### [Objective]
Write out every entry exactly as it stands.
* start Available data *
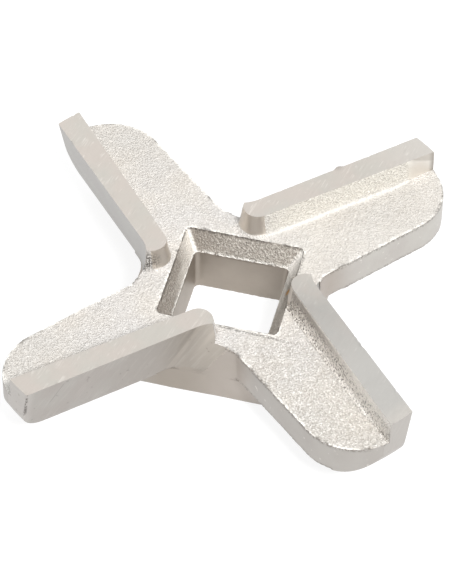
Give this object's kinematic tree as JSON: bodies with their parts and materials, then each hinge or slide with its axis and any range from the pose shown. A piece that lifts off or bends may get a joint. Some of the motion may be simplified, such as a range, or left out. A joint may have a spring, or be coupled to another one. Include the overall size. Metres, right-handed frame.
{
  "type": "meat grinder knife",
  "caption": "Cross-shaped cast knife for a meat grinder, with a raised ground cutting rib along each arm and a square drive bore through its hub.",
  "frame": {"origin": "centre of the square bore at the hub's bottom face, the face on the feed screw's side", "axes": "+Z along the drive axis from the hub to the ground cutting faces; X and Y along the sides of the square bore, with the arms between them"},
  "size_m": [0.0642, 0.0642, 0.014],
  "materials": {
    "cast_steel": "sand-cast, with ground rib tops and leading faces"
  },
  "bodies": {
    "root": {"knife": "cast_steel"}
  },
  "joints": []
}
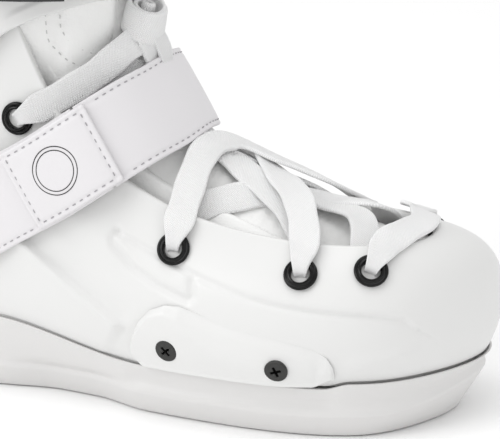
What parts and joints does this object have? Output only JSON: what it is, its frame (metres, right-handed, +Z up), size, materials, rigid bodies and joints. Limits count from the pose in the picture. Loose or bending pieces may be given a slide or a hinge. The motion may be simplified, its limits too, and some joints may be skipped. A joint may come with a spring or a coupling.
{
  "type": "street skate boot",
  "caption": "White hard shell street skate boot for the right foot: sole plate, pivoting cuff with ratchet buckle, 45 degree strap, flat lace and padded liner.",
  "frame": {"origin": "middle of the flat face under the sole plate, half way between the two frame bolts", "axes": "+X to the toe, +Z up, +Y to the inner side of the foot"},
  "size_m": [0.3049, 0.1209, 0.283],
  "materials": {
    "white_plastic": "satin moulded plastic",
    "sole_plastic": "satin moulded plastic, slightly greyer",
    "white_leatherette": "smooth coated synthetic leather",
    "white_textile": "padded textile",
    "white_lace": "flat braided polyester",
    "dark_steel": "dark oxide finish",
    "black_gloss": "glossy black",
    "grey_foam": "foam"
  },
  "bodies": {
    "boot": {"shell": "white_plastic", "side_plate_outer": "white_plastic", "side_plate_inner": "white_plastic", "sole_plate": "sole_plastic", "strap_anchor_band": "white_leatherette", "strap_instep_band": "white_leatherette", "liner_foot": "white_textile", "tongue": "white_textile", "lace": "white_lace", "frame_nut_front": "dark_steel", "frame_nut_rear": "dark_steel", "plate_screw_outer_1": "dark_steel", "plate_screw_outer_2": "dark_steel", "plate_screw_inner_1": "dark_steel", "plate_screw_inner_2": "dark_steel", "pivot_bolt_outer": "dark_steel", "pivot_nut_outer": "dark_steel", "pivot_bolt_inner": "dark_steel", "pivot_nut_inner": "dark_steel", "strap_rivet_outer": "dark_steel", "strap_rivet_inner": "dark_steel", "eyelet_outer_1": "black_gloss", "eyelet_outer_2": "black_gloss", "eyelet_outer_3": "black_gloss", "eyelet_outer_4": "black_gloss", "eyelet_inner_1": "black_gloss", "eyelet_inner_2": "black_gloss", "eyelet_inner_3": "black_gloss", "eyelet_inner_4": "black_gloss", "shock_pad": "grey_foam", "insole": "grey_foam"},
    "cuff": {"cuff": "white_plastic", "liner_shaft": "white_textile", "pull_loop": "white_textile", "buckle_base": "black_gloss", "buckle_pin": "dark_steel", "ladder_strap": "black_gloss", "ladder_rivet": "dark_steel"},
    "buckle_lever": {"buckle_lever": "black_gloss"},
    "strap_tail": {"strap_end_patch": "white_leatherette"}
  },
  "joints": [
    {"name": "cuff_flex", "type": "hinge", "parent": "boot", "child": "cuff", "pos_m": [-0.092, 0, 0.118], "axis": [0, 1, 0], "range_deg": [0, 10]},
    {"name": "lever_hinge", "type": "hinge", "parent": "cuff", "child": "buckle_lever", "pos_m": [-0.04808, -0.05547, 0.191], "axis": [0, 0, -1], "range_deg": [0, 100]},
    {"name": "strap_peel", "type": "hinge", "parent": "boot", "child": "strap_tail", "pos_m": [-0.00521, -0.04488, 0.1192], "axis": [-0.5201, 0, 0.8541], "range_deg": [0, 95]}
  ]
}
* end Available data *
### [Task answer]
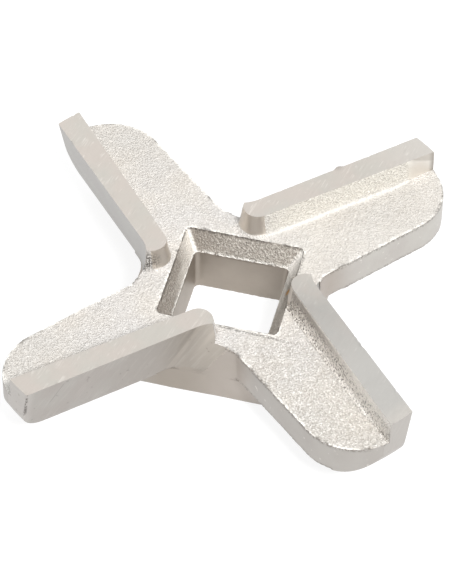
Give this object's kinematic tree as JSON: bodies with their parts and materials, then each hinge or slide with its axis and any range from the pose shown. A piece that lifts off or bends may get a joint. Some of the motion may be simplified, such as a range, or left out. A joint may have a spring, or be coupled to another one. Include the overall size. Metres, right-handed frame.
{
  "type": "meat grinder knife",
  "caption": "Cross-shaped cast knife for a meat grinder, with a raised ground cutting rib along each arm and a square drive bore through its hub.",
  "frame": {"origin": "centre of the square bore at the hub's bottom face, the face on the feed screw's side", "axes": "+Z along the drive axis from the hub to the ground cutting faces; X and Y along the sides of the square bore, with the arms between them"},
  "size_m": [0.0642, 0.0642, 0.014],
  "materials": {
    "cast_steel": "sand-cast, with ground rib tops and leading faces"
  },
  "bodies": {
    "root": {"knife": "cast_steel"}
  },
  "joints": []
}
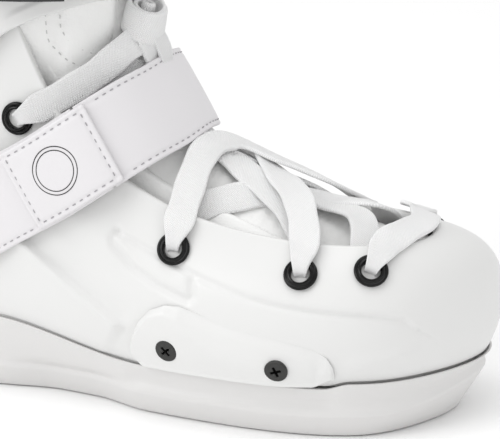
What parts and joints does this object have? Output only JSON: what it is, its frame (metres, right-handed, +Z up), size, materials, rigid bodies and joints. Limits count from the pose in the picture. Loose or bending pieces may be given a slide or a hinge. The motion may be simplified, its limits too, and some joints may be skipped. A joint may come with a spring or a coupling.
{
  "type": "street skate boot",
  "caption": "White hard shell street skate boot for the right foot: sole plate, pivoting cuff with ratchet buckle, 45 degree strap, flat lace and padded liner.",
  "frame": {"origin": "middle of the flat face under the sole plate, half way between the two frame bolts", "axes": "+X to the toe, +Z up, +Y to the inner side of the foot"},
  "size_m": [0.3049, 0.1209, 0.283],
  "materials": {
    "white_plastic": "satin moulded plastic",
    "sole_plastic": "satin moulded plastic, slightly greyer",
    "white_leatherette": "smooth coated synthetic leather",
    "white_textile": "padded textile",
    "white_lace": "flat braided polyester",
    "dark_steel": "dark oxide finish",
    "black_gloss": "glossy black",
    "grey_foam": "foam"
  },
  "bodies": {
    "boot": {"shell": "white_plastic", "side_plate_outer": "white_plastic", "side_plate_inner": "white_plastic", "sole_plate": "sole_plastic", "strap_anchor_band": "white_leatherette", "strap_instep_band": "white_leatherette", "liner_foot": "white_textile", "tongue": "white_textile", "lace": "white_lace", "frame_nut_front": "dark_steel", "frame_nut_rear": "dark_steel", "plate_screw_outer_1": "dark_steel", "plate_screw_outer_2": "dark_steel", "plate_screw_inner_1": "dark_steel", "plate_screw_inner_2": "dark_steel", "pivot_bolt_outer": "dark_steel", "pivot_nut_outer": "dark_steel", "pivot_bolt_inner": "dark_steel", "pivot_nut_inner": "dark_steel", "strap_rivet_outer": "dark_steel", "strap_rivet_inner": "dark_steel", "eyelet_outer_1": "black_gloss", "eyelet_outer_2": "black_gloss", "eyelet_outer_3": "black_gloss", "eyelet_outer_4": "black_gloss", "eyelet_inner_1": "black_gloss", "eyelet_inner_2": "black_gloss", "eyelet_inner_3": "black_gloss", "eyelet_inner_4": "black_gloss", "shock_pad": "grey_foam", "insole": "grey_foam"},
    "cuff": {"cuff": "white_plastic", "liner_shaft": "white_textile", "pull_loop": "white_textile", "buckle_base": "black_gloss", "buckle_pin": "dark_steel", "ladder_strap": "black_gloss", "ladder_rivet": "dark_steel"},
    "buckle_lever": {"buckle_lever": "black_gloss"},
    "strap_tail": {"strap_end_patch": "white_leatherette"}
  },
  "joints": [
    {"name": "cuff_flex", "type": "hinge", "parent": "boot", "child": "cuff", "pos_m": [-0.092, 0, 0.118], "axis": [0, 1, 0], "range_deg": [0, 10]},
    {"name": "lever_hinge", "type": "hinge", "parent": "cuff", "child": "buckle_lever", "pos_m": [-0.04808, -0.05547, 0.191], "axis": [0, 0, -1], "range_deg": [0, 100]},
    {"name": "strap_peel", "type": "hinge", "parent": "boot", "child": "strap_tail", "pos_m": [-0.00521, -0.04488, 0.1192], "axis": [-0.5201, 0, 0.8541], "range_deg": [0, 95]}
  ]
}